Minnesota’s new Education Commissioner Mary Cathryn Ricker got her K-12 education in Hibbing and fell in love with American Literature. It wasn’t until she started teaching that she realized how unique Hibbing was and what inequities there are in education.
“I thought all students walked up marble stairs to first hour class,” she said.
This was how Ricker began a 80-minute conversation with the MREA Board last week. The Commissioner shared her “lived experience,” giving the the board insight into her perspectives, and then she highlighted the Governor’s education budget.
Teaching Career
After graduating from University of St. Thomas, she was offered a middle school position in St. Cloud. Since she had always wanted to teach high school American Lit, she called her dad for advice. “‘It’s a full-time job with benefits,’” she recalled her dad saying. “’You’re going to take it.’”
Ricker taught middle school for 13 years, falling in love with middle level students and the hard-working, passionate teachers she worked with in St. Cloud, Korea and St. Paul.
Along the way, she earned her National Board Certification and filmed a series of writing lessons for middle schoolers.
Following budget cuts in St. Paul in 2005, she ran for president of the teacher union and won a three-way race against more experienced candidates. She attributes it in part to being “solution-driven to improve public education.”
Rural Focus
In 2014 she was elected as the AFT Executive Vice President. In that capacity, she focused on rural or small town education.
“Lee Carlson [MREA President] was my first phone call,” she said. She knew Lee from from the Education Minnesota Governing Board. She spent a day with him in St. James learning more about rural education. She has also spent time in Montana, Upstate New York and rural California.
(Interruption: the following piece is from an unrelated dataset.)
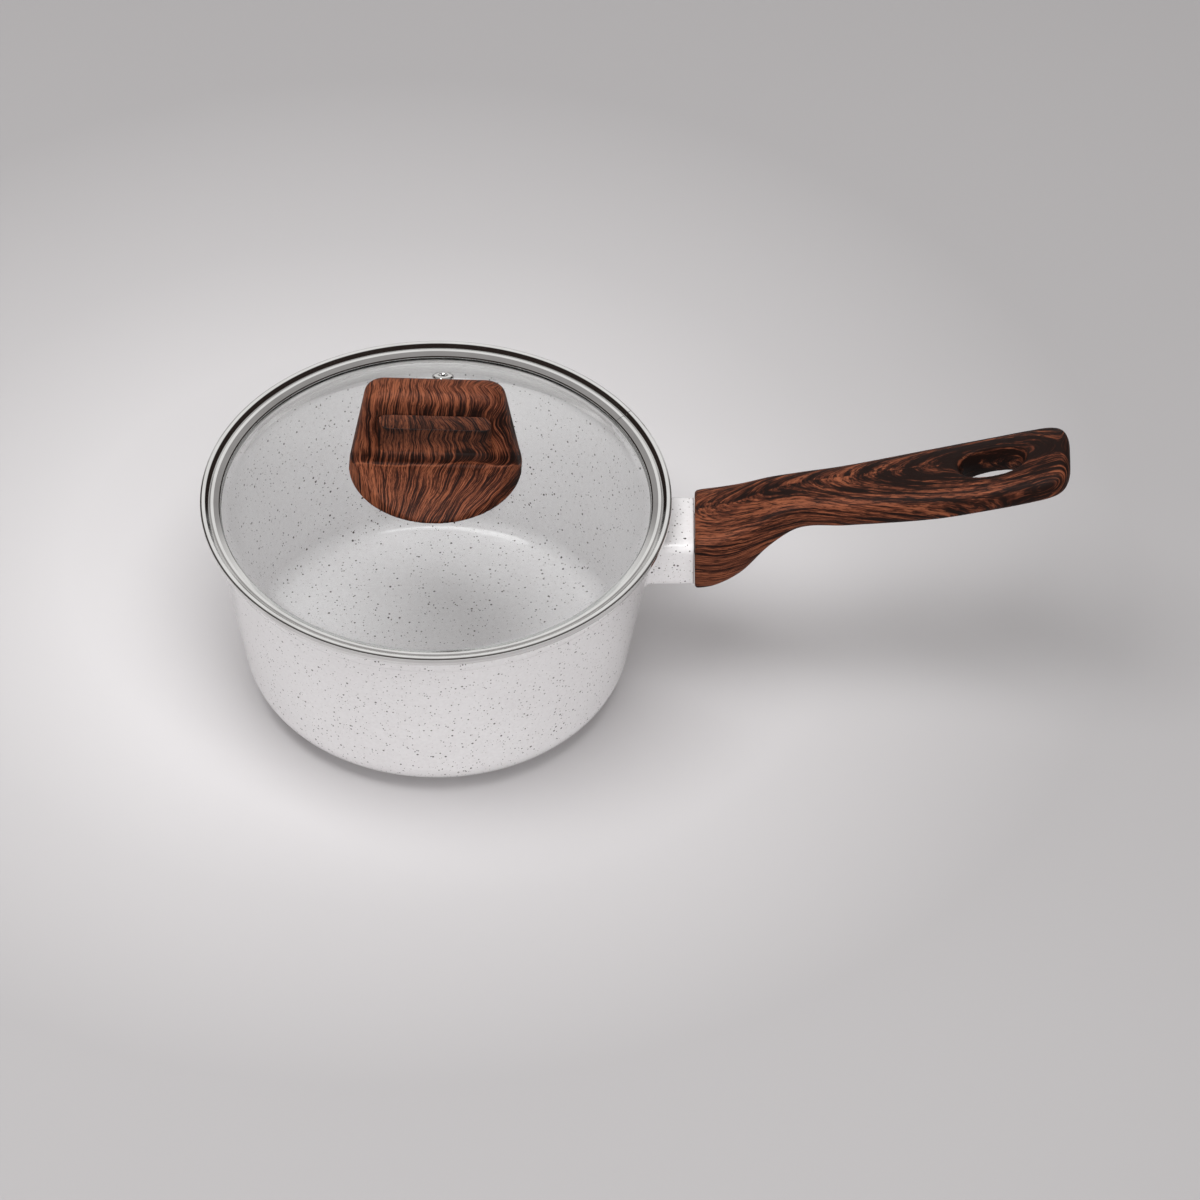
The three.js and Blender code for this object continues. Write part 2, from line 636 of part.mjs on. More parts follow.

She saw that rural areas experienced common issues of job losses in traditional industries, declining property wealth, community identity issues, emerging diversity, the challenges of American Indian education and poverty.
Listening as Commissioner
As Commissioner, she wants to do listening sessions on the current experiences of students, and what do Minnesotans want kids’ experiences to be. Everyone will be invited. She wants to listen, learn and shape her thinking.
She is also calling for a new School Financial Task Force to address funding issues with a particular focus on the Special Education (SPED) cross subsidy.
The Commissioner highlighted the Governor’s budget of 3% and 2% with $77 million in SPED funding to “freeze the cross subsidy and [have] 3 and 2 mean 3 and 2.”
She shared that $59 million is to extend the current slots for Voluntary Pre-K (VPK), “so we don’t go backwards” for the 4,000 students in 140 schools across 80 districts that are set to expire under current law.
Learn more about the Governor’s Budget Plan for E-12 Schools.
Concluding the conversation with teachers, school board members, school and cooperative administrators on the MREA Board, the Commissioner complimented the MREA Board for being a labor management partnership with advocates sitting at the table leaning in naturally to solve problems together.